By Intercourse, published in 1983, Dworkin had grown out of her naïve belief in the other, untainted sexual revolution. One of the only references to the possibility of intercourse without domination is embedded in Dworkin’s paraphrase of Saint Augustine, that “honest sinner and honest utopian,” who proposed that Adam and Eve had “intercourse based on harmony, not lust.” This is also her utopia, and she now knew (but didn’t want to admit) that the Fall had indeed foreclosed it. Intercourse puts the problem in the title, and there are only two possible responses to it: chapter six, “Virginity,” and chapter seven, “Occupation/Collaboration.” Of the two, virginity is the superior state. Most of chapter six is about Saint Joan of Arc, who achieved “freedom from the real meaning of being female” in the purity of her soldiering. “She saw angels and was visited by saints,” two saints in particular, Catherine of Alexandria and Margaret of Antioch. Dworkin sees fit to tell the story of each saint in her own right. Both were summoned before pagan rulers, the Emperor Maxentius and the governor Olybrius, who offered them the position of official mistress if only they would renounce their faith. They refused and were tortured to death. In the Middle Ages, no longer the “Dark Ages” in Dworkin’s parlance:

The narrative details were so familiar that an evil and stupid person was even referred to, in the common parlance, as an “Olybrius.” Women were named after these saints and celebrated name days. These saints were figures of mass adoration in stories of adventure, romance, and heroism. There was an elaborate and epic imagery in the churches to communicate visually the drama and scale of their bravery and martyrdom.
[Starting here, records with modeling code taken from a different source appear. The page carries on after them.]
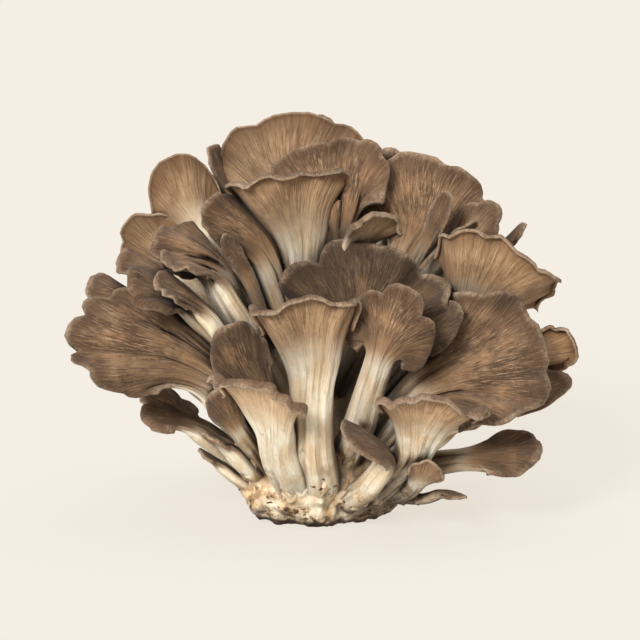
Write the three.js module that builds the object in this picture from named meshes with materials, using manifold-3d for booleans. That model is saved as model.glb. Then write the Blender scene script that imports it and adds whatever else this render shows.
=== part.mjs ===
// A maitake mushroom cluster: one cut butt that rests on the table, and the fronds that grew out of it.
// Each frond is a mushroom of its own, a stem that opens into a thin cap, and is one closed solid.
// Millimetres, +Z up, origin at the middle of the butt's cut face, -Y towards the cluster's front.
import * as THREE from "three";
import { mergeVertices } from "three/addons/utils/BufferGeometryUtils.js";
import Module from "manifold-3d";

const wasm = await Module();
wasm.setup();

// Driving dimensions.
const GAP = 0.35; // clear space where two fronds, or a frond and the butt, press together
const CAP_THICKNESS = 3.2; // a cap's flesh, away from its stem
const STEM_DEPTH = 0.8; // a stem's thickness as a share of its width
const STEM_SHARE = 0.4; // share of a frond's rows that its stem takes
const MARGIN_THINNING = 0.55; // a cap's thickness at its margin, as a share of its flesh
const BLUNTNESS = 0.75; // 1 gives a cap an elliptical outline, less a squarer one
const FLARE = 0.4; // how far below the throat a cap starts to open, as a share of the cap's length

// The butt: a low, lumpy knob, cut flat below.
const BUTT = {
  width: 36, // half, across the front
  depth: 33, // half, front to back
  foot: 0.66, // the cut face's half-width as a share of the butt's
  height: 84, // with the fused trunk that the upper stems leave
  belly: 15, // height of its widest ring
  lumps: 0.06, // how far its outline strays from an ellipse
};

// line: the frond's midrib, from its root in the butt through its throat, the last point but one, to its margin.
// face: the way the cap's brown upper face looks. stem: half-widths at the root and at the throat.
// width: the cap's half-width. spread: degrees that the cap's fibres fan out to each side.
// cup: degrees that the cap's sides turn towards its upper face, or away from it if negative.
// lip: how far the margin rolls down. lobes: [count, depth]. wave: [count, height, phase].
// bell: how late, from 0 to 1, a trumpet-shaped cap flares; 0 if it's left out.
const CENTRE_FRONDS = [
  {
    name: "centre_funnel",
    line: [[0, -20, 10], [-3, -38, 36], [-3, -46, 64], [-8, -66, 99]],
    face: [0, 0.6, 0.8], stem: [10, 8], width: 26, spread: 56, cup: 48,
    lip: 3, lobes: [3, 0.08], wave: [2, 2.4, 2.0], bell: 0.45,
  },
  {
    name: "centre_ledge",
    line: [[-8, -20, 12], [-15, -38, 32], [-18, -48, 46], [-26, -68, 69]],
    face: [0.3, 0.3, 0.9], stem: [9, 8], width: 27, spread: 58, cup: 12,
    lip: 3, lobes: [3, 0.08], wave: [2, 2, 2.4], bell: 0.45,
  },
  {
    name: "centre_trefoil",
    line: [[8, -18, 22], [16, -40, 48], [25, -53, 80], [33, -58, 102]],
    face: [-0.1, -0.95, 0.3], stem: [7, 5.5], width: 17.5, spread: 125, cup: -14,
    lip: 2, lobes: [3, 0.24], wave: [2, 1.5, 0],
  },
  {
    name: "centre_wave_cap",
    line: [[3, -6, 48], [10, -20, 66], [16, -28, 82], [21, -27, 115]],
    face: [0, -0.9, 0.45], stem: [7, 9], width: 36, spread: 96, cup: 18,
    lip: 2.5, lobes: [3, 0.2], wave: [3, 4, 0.4],
  },
  {
    name: "centre_left_cap",
    line: [[-10, -16, 26], [-19, -31, 46], [-25, -40, 61], [-36, -46, 86]],
    face: [-0.1, -0.8, 0.6], stem: [6, 6], width: 13, spread: 85, cup: -12,
    lip: 2, lobes: [2, 0.08], wave: [2, 1.5, 1],
  },
  {
    name: "centre_right_lobe",
    line: [[10, -12, 36], [26, -28, 58], [38, -36, 76], [54, -42, 92]],
    face: [0.1, -0.8, 0.6], stem: [4, 4], width: 9, spread: 90, cup: 10,
    lip: 1, lobes: [2, 0.06], wave: [1, 1, 0],
  },
];

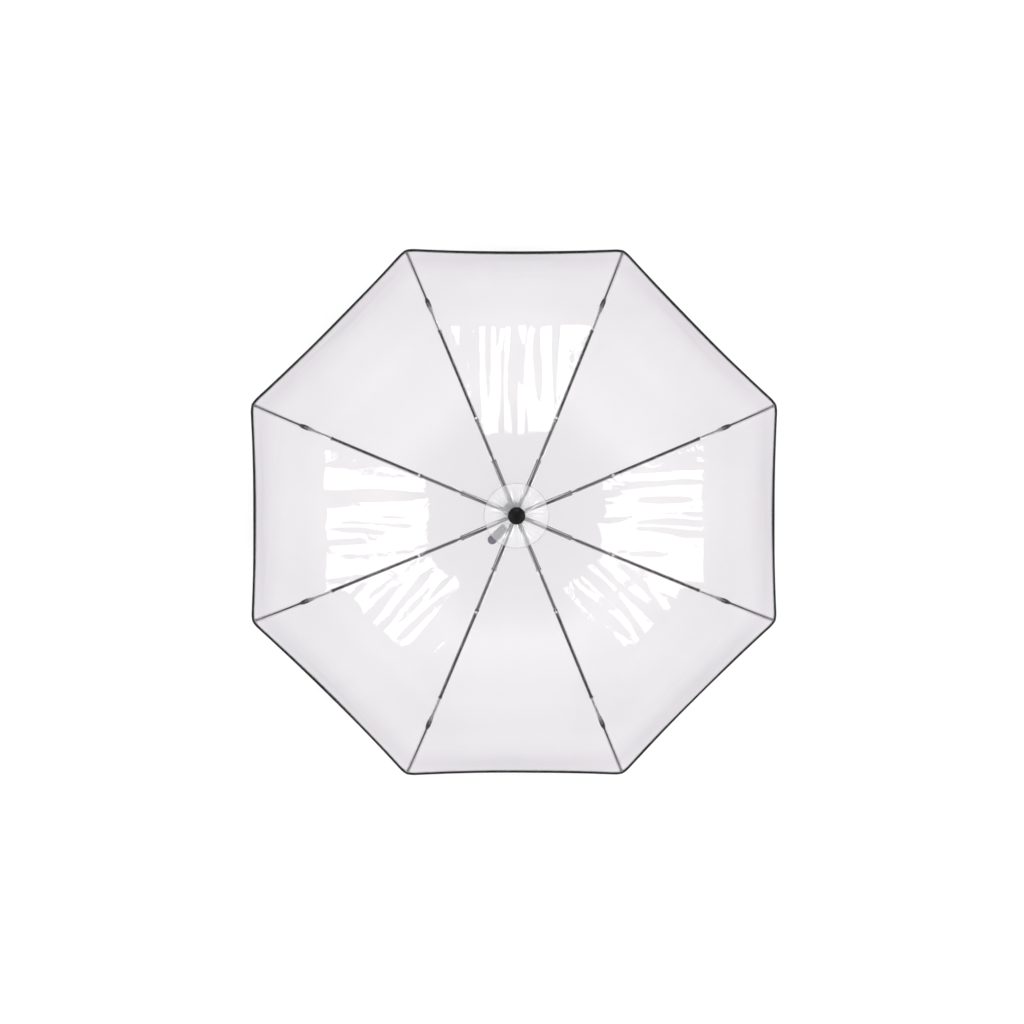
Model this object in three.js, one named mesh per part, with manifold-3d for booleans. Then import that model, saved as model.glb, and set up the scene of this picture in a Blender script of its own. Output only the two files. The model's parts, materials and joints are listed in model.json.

Now that Saint Joan, who wore men’s clothing only because she refused to be raped, has also been raised to the altars, secular scholars wish to discredit her. Her defiance and defense of her purity are “trivialized as a sexual kink, more style than substance, at most an interesting wrinkle in a psychosexual tragedy of a girl who wanted to be a boy and came to a bad end.” For this Dworkin will not stand. Joan died defending her virginity. Dworkin does not mean the literal preservation of the hymen, which, she guesses, Joan probably lost riding horses, and she also does not mean escaping penetration by a man. Unlike most Catholic historians, Dworkin speculates that Joan was raped at the end. Like all Catholics, Dworkin knows that a virgin who has been raped is still a virgin. But Joan died for the only right that matters, the right not to be degraded by the world. By this stage in her writing career, Dworkin is mature and self-aware enough to understand that her elevation of the holy virgo/virago smells of incense. Saint Ambrose, she admits, wrote that a faithful woman “progresses to perfect manhood, to the measure of adulthood of Christ,” and indeed Dworkin cannot describe Joan’s virtue in anything but masculine terms. Saint Joan “incarnated virtue in its original meaning: strength or manliness.” On one level, Dworkin may believe that she is referring to the Maid’s martial prowess. But what about when, as Dworkin tells us, Saint Catherine won debates against the fifty best pagan orators in Alexandria? What about when Saint Margaret crushed the devil under her foot twice, once when he appeared as a dragon and once as a man? Might not all God’s virgins be as exceptional as Joan? 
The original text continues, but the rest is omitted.